WHAT YOU HAVE TO DO: Please restate, exactly as written, the lines running from the beginning of the material through the line that has "screw_slot_depth = 0.7" in it.

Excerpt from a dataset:
------------------------
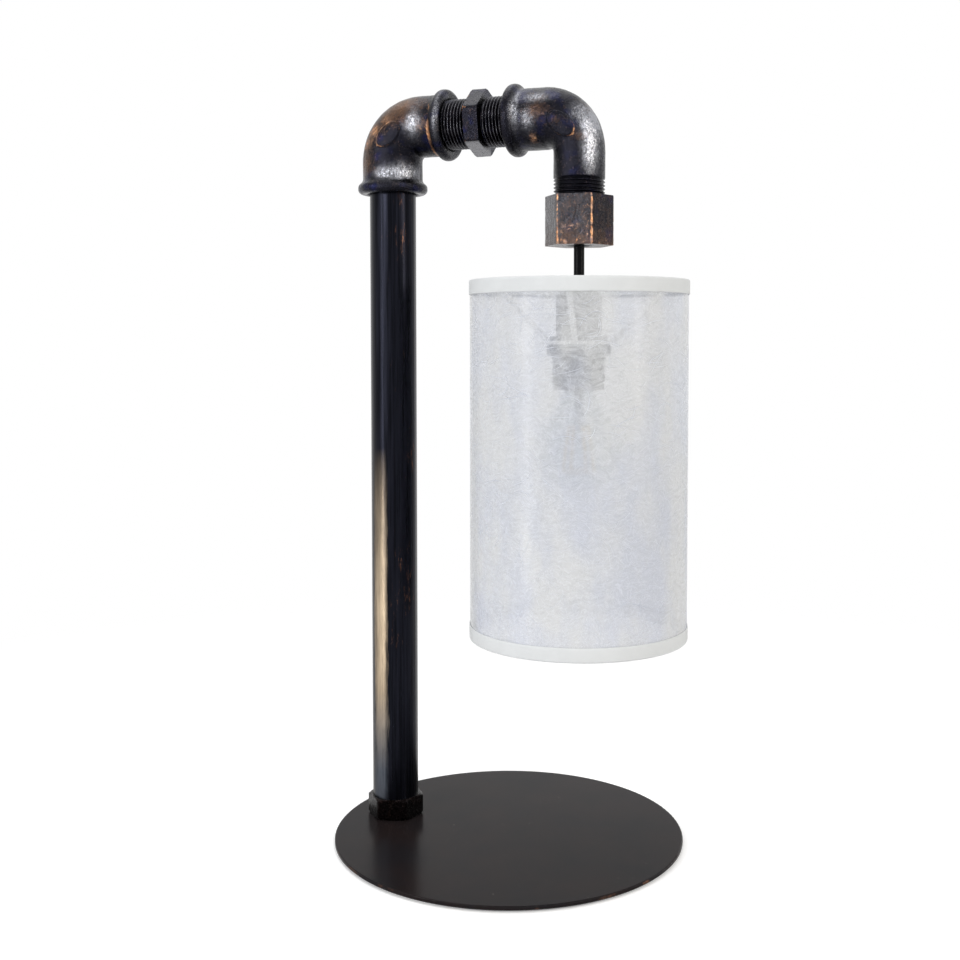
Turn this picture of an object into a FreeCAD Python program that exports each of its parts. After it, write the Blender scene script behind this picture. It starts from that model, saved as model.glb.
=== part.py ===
import FreeCAD, Part
import math
import os

# Table lamp made of pipe fittings, in millimetres, +Z up.
# The origin is the centre of the base disc on the surface that the lamp stands on.
# The arm points along +X, from the tube to the hanging shade.

V = FreeCAD.Vector
UP = V(0, 0, 1)
ALONG = V(1, 0, 0)
ACROSS = V(0, 1, 0)

# Base
base_radius = 93.0
plate_thickness = 2.2
plate_edge_round = 0.6
felt_thickness = 1.0
felt_inset = 2.5

# Places of the two vertical axes
tube_from_edge = 25.0  # from the base's edge in to the tube's axis
arm_length = 107.0  # between the tube's axis and the hanging axis
arm_height = 378.0  # from the top of the base plate to the arm's axis

# Tube and its foot
tube_outer_radius = 12.5
tube_wall = 2.0
foot_nut_flats = 27.0
foot_nut_height = 11.5
foot_nut_turn = 17.0  # degrees about the tube
foot_nut_chamfer = 2.0
foot_spigot = 20.0  # how far the foot insert goes up into the tube
foot_screw_circle = 13.0
foot_screw_count = 3
foot_screw_radius = 2.0
foot_screw_head_radius = 4.0
foot_screw_head_height = 2.0
foot_screw_length = 12.0
foot_screw_recess = 4.4  # across the arms of the cross recess
cross_recess_width = 0.9
cross_recess_depth = 1.2
inlet_height = 48.0  # from the top of the base plate
grommet_radius = 4.6
grommet_flange_radius = 6.0
grommet_flange = 1.2

# Pipe threads, three quarters of an inch
thread_radius = 13.22
thread_pitch = 1.814
thread_depth = 1.1
thread_clearance = 0.05
bore_chamfer = 1.0
screw_slot_width = 0.6  # slots of the small straight-slot screws
screw_slot_depth = 0.7

# Elbows
elbow_reach = 35.5  # mouth face to axis, female mouths of the lower elbow
street_reach = 37.5  # mouth face to axis, female mouth of the street elbow
elbow_body_radius = 16.2
elbow_passage_radius = 10.5
elbow_bend = 18.0
elbow_thread_length = 16.0
bead_radius = 18.8
bead_flat = 0.8
bead_round = 2.6
bead_fillet = 3.2
street_body_radius = 15.9
street_leg_radius = 13.3
street_passage_radius = 9.5
male_thread_start = 31.5  # from the arm's axis down to the first thread
male_leg = 47.5  # from the arm's axis down to the end of the leg
pad_length = 16.0  # plain raised oval on each elbow's bend
pad_height = 10.0
pad_rise = 0.7
pad_tilt = 40.0

# Hexagon nipple and cap
nipple_hex_flats = 31.0
nipple_hex_width = 8.2
nipple_hex_turn = 10.0
nipple_in_mouth = 6.6  # how far each end is screwed into an elbow
nipple_bore_radius = 9.5
cap_flats = 31.4
cap_top = 40.6  # from the arm's axis down to the cap's top face
cap_height = 25.4
cap_turn = 9.4
cap_wall = 3.0
cap_hole_radius = 6.5
hex_edge = 0.4  # small chamfer on the nipple's and the cap's corners
hex_chamfer_angle = 30.0

# Threaded adaptor that joins the tube to the lower elbow
adaptor_spigot = 20.0
adaptor_thread_length = 10.0
adaptor_bore_radius = 7.0
tube_in_mouth = 5.0

# Cord
cord_radius = 2.75
cord_fit = 0.1
part_gap = 0.3
bend_above_cap_face = 1.5  # first bend, about the axis across the arm
bend_below_cap_face = 9.0  # second bend, about the axis along the arm
lead_corner = 24.0
inlet_corner = 14.0
inlet_shift = 4.5
inlet_rise = 36.0
inlet_drift = 60.0  # height over which the lead comes back to the tube's axis

# Bush and clamp inside the cap
bush_flange_radius = 9.5
bush_flange = 2.0
bush_fit = 0.2
bush_throat = 2.2  # from the first bend up to where the mouth starts to flare
bush_flare = 3.9
bush_lip = 0.4  # ring left round the mouth
clamp_length = 18.0
clamp_width = 15.0
clamp_height = 8.5
clamp_split = 0.6
clamp_screw_place = 6.2
clamp_screw_radius = 1.25
clamp_screw_head_radius = 2.25
clamp_screw_head_height = 1.4
clamp_screw_end = 1.0  # how far the screw's end stays inside the clamp

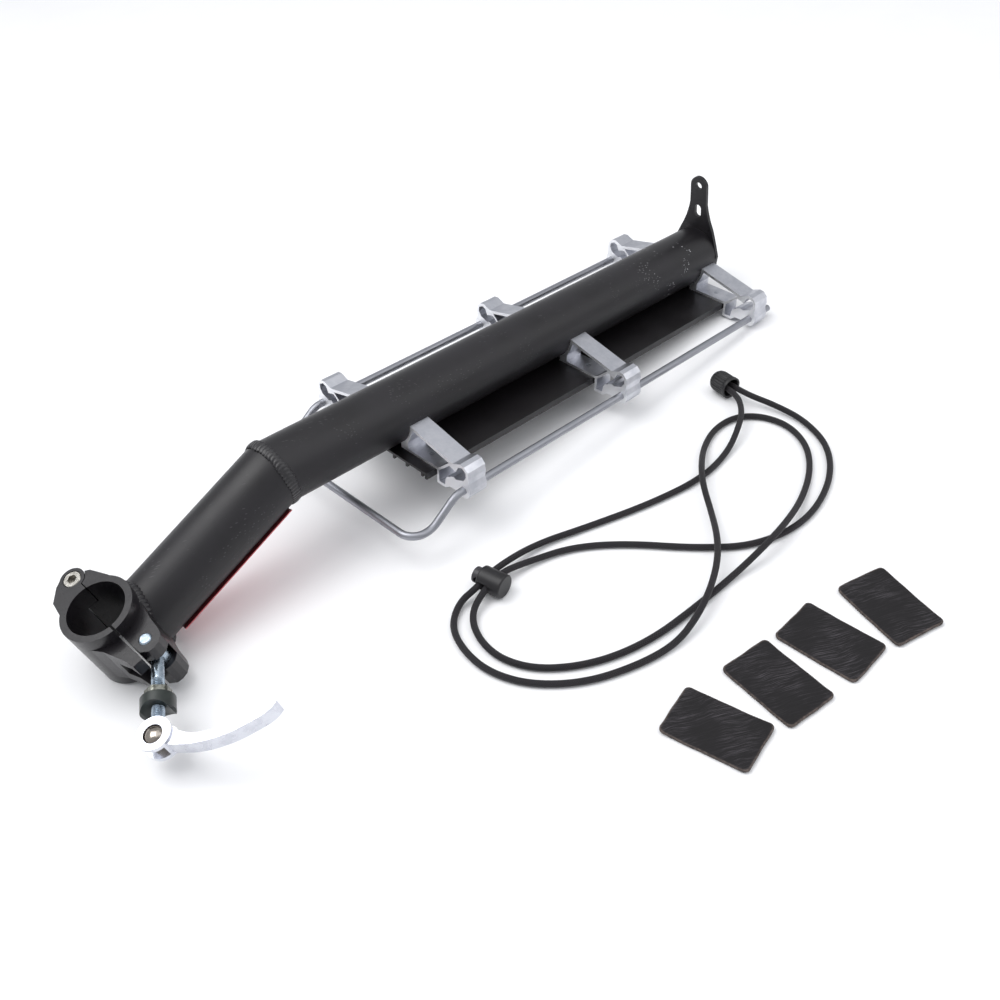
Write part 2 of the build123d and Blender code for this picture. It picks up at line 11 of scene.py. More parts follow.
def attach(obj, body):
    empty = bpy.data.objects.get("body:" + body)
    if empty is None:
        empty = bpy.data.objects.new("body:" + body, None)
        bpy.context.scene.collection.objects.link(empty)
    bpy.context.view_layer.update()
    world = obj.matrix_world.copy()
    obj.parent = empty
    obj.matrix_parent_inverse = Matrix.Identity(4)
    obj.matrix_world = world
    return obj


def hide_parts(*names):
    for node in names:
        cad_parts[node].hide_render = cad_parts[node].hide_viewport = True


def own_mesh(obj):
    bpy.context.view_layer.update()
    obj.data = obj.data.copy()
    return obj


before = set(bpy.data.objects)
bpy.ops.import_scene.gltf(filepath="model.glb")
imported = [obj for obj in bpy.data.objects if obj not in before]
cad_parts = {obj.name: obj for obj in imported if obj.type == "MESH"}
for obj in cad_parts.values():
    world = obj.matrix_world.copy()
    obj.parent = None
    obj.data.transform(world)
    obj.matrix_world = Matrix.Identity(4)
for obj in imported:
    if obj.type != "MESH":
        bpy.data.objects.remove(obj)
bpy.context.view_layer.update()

bl_info = {
    "name": "Seat-post rack",
    "version": (1, 0, 0),
    "blender": (4, 5, 0),
    "location": "3D View > Sidebar > Rack",
    "description": "Dresses the packed seat-post rack, its cord and its shims",
    "category": "Object",
}

MM = 0.001

# The part's own frames, in metres: the beam slopes down to the rear, the clamp leans on it.
BEAM_TILT = math.radians(5.10)
BEAM_ORIGIN = np.array([-31.6, 123.7, 56.98]) * MM
BEAM_X = np.array([math.cos(BEAM_TILT), 0.0, -math.sin(BEAM_TILT)])
BEAM_Y = np.array([0.0, 1.0, 0.0])
BEAM_Z = np.array([math.sin(BEAM_TILT), 0.0, math.cos(BEAM_TILT)])
TUBE_R = 20.0 * MM
BEND_X = -95.0 * MM
BEND = math.radians(27.25)
RING_R = 20.8 * MM
BORE_LEAN = math.radians(70.0)
BORE_AT = BEAM_ORIGIN + BEAM_X * -207.0 * MM + BEAM_Z * -48.0 * MM
BORE_WAY = BEAM_X * -math.cos(BORE_LEAN) + BEAM_Z * math.sin(BORE_LEAN)
CLAMP_A = -BEAM_Y   # from the bore towards the bolt's side
CLAMP_B = np.cross(BORE_WAY, CLAMP_A)
BOLT_TURN = math.radians(-35.8)
BOLT_WAY = CLAMP_A * math.cos(BOLT_TURN) + CLAMP_B * math.sin(BOLT_TURN)
TRUNNION = BORE_AT + CLAMP_A * 32.5 * MM + CLAMP_B * 6.0 * MM

# The bolt, along its own axis from the trunnion, and the cam's pivot across it.
BOLT_FROM, BOLT_TO, BOLT_R = -4.6 * MM, 56.8 * MM, 3.5 * MM
THREAD_FROM, THREAD_TO, THREAD_DEPTH, THREAD_RUNOUT = 17 * MM, 49 * MM, 0.52 * MM, 1.5 * MM
BOLT_TAPER = 2.5 * MM
PIVOT_AT, PIVOT_R, PIVOT_HALF, PIVOT_DOME = 52.4 * MM, 5.3 * MM, 7.8 * MM, 3.6 * MM

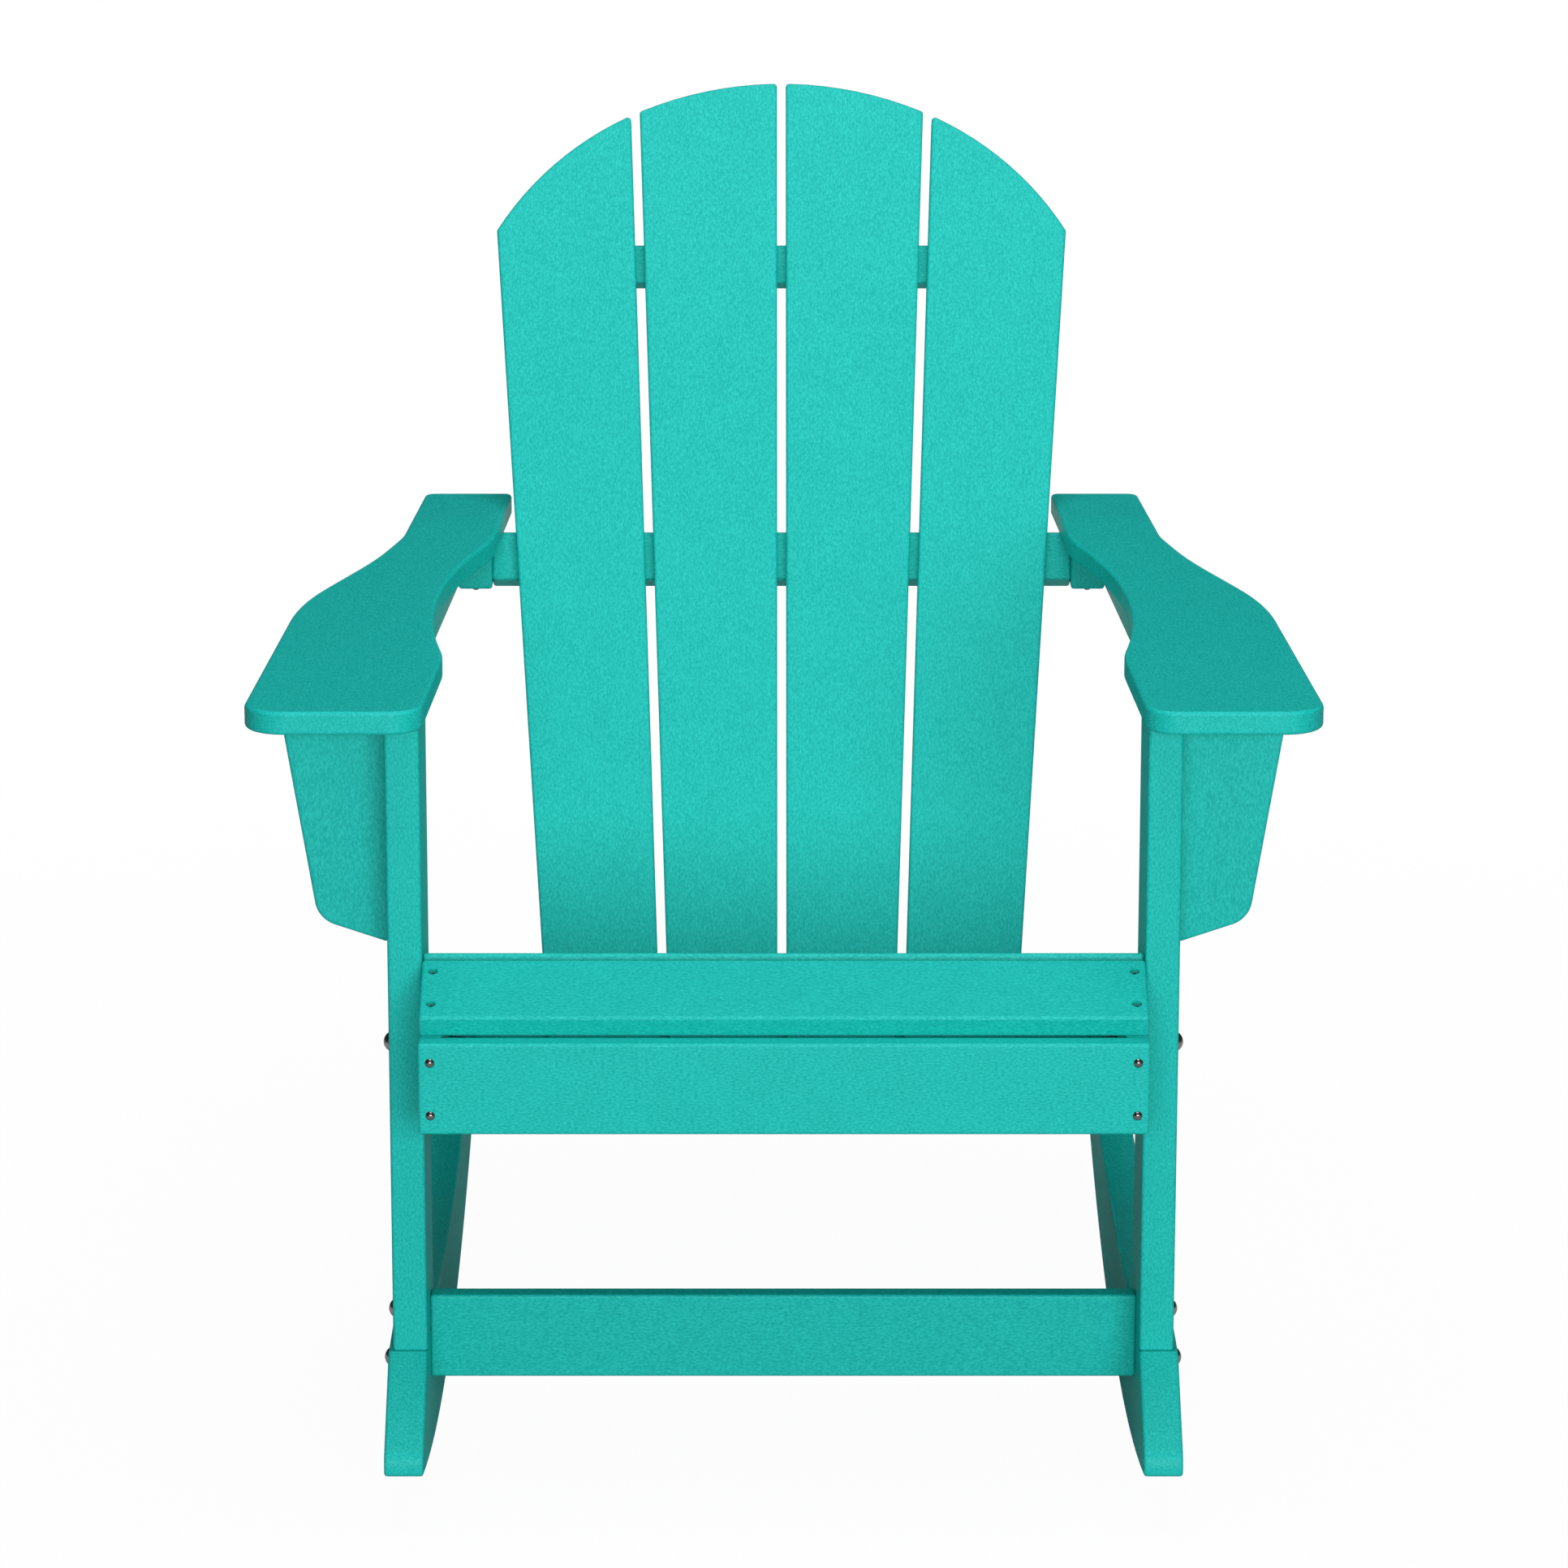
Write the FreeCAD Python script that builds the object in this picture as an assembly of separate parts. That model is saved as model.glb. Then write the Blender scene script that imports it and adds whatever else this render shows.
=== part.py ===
# Rocking Adirondack chair of solid plastic lumber.
# X runs across the chair, +Y runs from the front to the back and +Z is up.
# While it is built, Y = 0 is the front face of the front legs and Z = 0 is the floor.
# The last step slides every piece along Y, so that the middle of the chair's depth is the origin.
import FreeCAD, Part
import math
import os

os.makedirs("parts", exist_ok=True)

# Board stock
thin_board = 18.0
thick_board = 25.0
leg_board = 26.2
rocker_board = 30.0
edge_round = 2.5
corner_round = 3.0
slide_clearance = 0.3
hole_clearance = 0.15

# Front legs
leg_gap = 547.4
leg_depth = 100.0
leg_foot_height = 121.5

# Rockers
rocker_radius = 1850.0
rocker_contact = 345.0
rocker_waist_height = 95.5
rocker_waist_start = 450.0
nose_reach = 80.0
nose_end_height = 14.7
nose_top_share = 0.6
nose_bottom_share = 0.17
tail_overhang = 85.0
tail_round_share = 0.37

# Rear legs
rear_leg_front = 640.0
rear_leg_depth = 90.0
rear_leg_top_drop = 6.0

# Stretchers
stretcher_height = 67.0
stretcher_setback = 50.0
stretcher_above_foot = 27.9
rear_stretcher_setback = 36.0
rear_stretcher_drop = 16.0

# Seat
crest_y = 6.9
crest_height = 420.0
crest_gap = 3.0
front_slat_width = 71.8
front_slat_tilt = 21.2
seat_slope = 17.0
seat_slat_count = 6
seat_slat_gap = 5.0
seat_back_gap = 6.0
stringer_width = 89.0
stringer_tail_round = 30.0

# Apron
apron_face = 80.6
apron_height = 71.3
apron_above_slat = 0.3

# Back
back_lean = 27.0
back_y = 635.0
slat_gap = 7.5
fan_step = 1.97
slat_width_step = 3.4
crown_radius = 303.0
crown_side_radius = 263.5
crown_centre = 87.2
crown_corner_round = 3.5
mid_brace_height = 41.5
mid_brace_inset = 30.2
mid_brace_overhang = 19.75
upper_brace_height = 34.0
upper_brace_below_crown = 138.3
upper_brace_inset = 11.4
lower_brace_height = 60.0
lower_brace_rise = 12.0
lower_brace_lift = 17.0

# Arms
arm_top = 641.5
arm_front_reach = 50.0
arm_tail_reach = 70.0
arm_round = 3.0
# Corners of the right arm's outline: how far outside the front leg's inner face, how far along
# the arm from its front end as a share of its length, and the radius that rounds the corner
arm_front_inner = (-3.7, 0.0, 25.0)
arm_front_outer = (130.3, 0.0, 30.0)
arm_shoulder = (110.0, 0.4624, 419.0)
arm_outer_swing = (57.3, 0.673, 678.0)
arm_outer_waist = (40.2, 0.7828, 164.0)
arm_tail_outer = (29.6, 1.0, 9.0)
arm_tail_inner = (-44.1, 1.0, 6.0)
arm_inner_waist = (-35.0, 0.7658, 178.0)
arm_inner_hollow = (17.4, 0.4988, 815.0)
arm_inner_bump = (-12.8, 0.2364, 154.0)
arm_block_width = 28.2
arm_block_depth = 40.0
arm_block_height = 44.5
arm_block_lead = 23.0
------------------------
FULL RESPONSE:
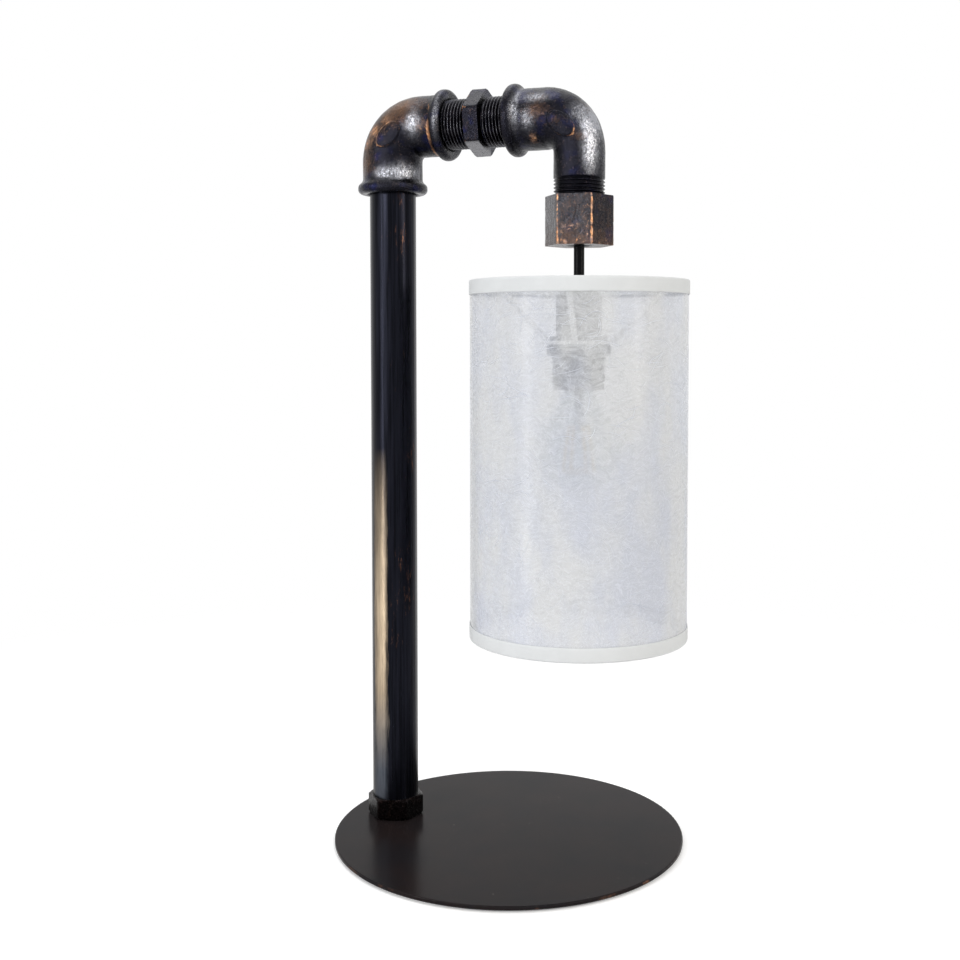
Turn this picture of an object into a FreeCAD Python program that exports each of its parts. After it, write the Blender scene script behind this picture. It starts from that model, saved as model.glb.
=== part.py ===
import FreeCAD, Part
import math
import os

# Table lamp made of pipe fittings, in millimetres, +Z up.
# The origin is the centre of the base disc on the surface that the lamp stands on.
# The arm points along +X, from the tube to the hanging shade.

V = FreeCAD.Vector
UP = V(0, 0, 1)
ALONG = V(1, 0, 0)
ACROSS = V(0, 1, 0)

# Base
base_radius = 93.0
plate_thickness = 2.2
plate_edge_round = 0.6
felt_thickness = 1.0
felt_inset = 2.5

# Places of the two vertical axes
tube_from_edge = 25.0  # from the base's edge in to the tube's axis
arm_length = 107.0  # between the tube's axis and the hanging axis
arm_height = 378.0  # from the top of the base plate to the arm's axis

# Tube and its foot
tube_outer_radius = 12.5
tube_wall = 2.0
foot_nut_flats = 27.0
foot_nut_height = 11.5
foot_nut_turn = 17.0  # degrees about the tube
foot_nut_chamfer = 2.0
foot_spigot = 20.0  # how far the foot insert goes up into the tube
foot_screw_circle = 13.0
foot_screw_count = 3
foot_screw_radius = 2.0
foot_screw_head_radius = 4.0
foot_screw_head_height = 2.0
foot_screw_length = 12.0
foot_screw_recess = 4.4  # across the arms of the cross recess
cross_recess_width = 0.9
cross_recess_depth = 1.2
inlet_height = 48.0  # from the top of the base plate
grommet_radius = 4.6
grommet_flange_radius = 6.0
grommet_flange = 1.2

# Pipe threads, three quarters of an inch
thread_radius = 13.22
thread_pitch = 1.814
thread_depth = 1.1
thread_clearance = 0.05
bore_chamfer = 1.0
screw_slot_width = 0.6  # slots of the small straight-slot screws
screw_slot_depth = 0.7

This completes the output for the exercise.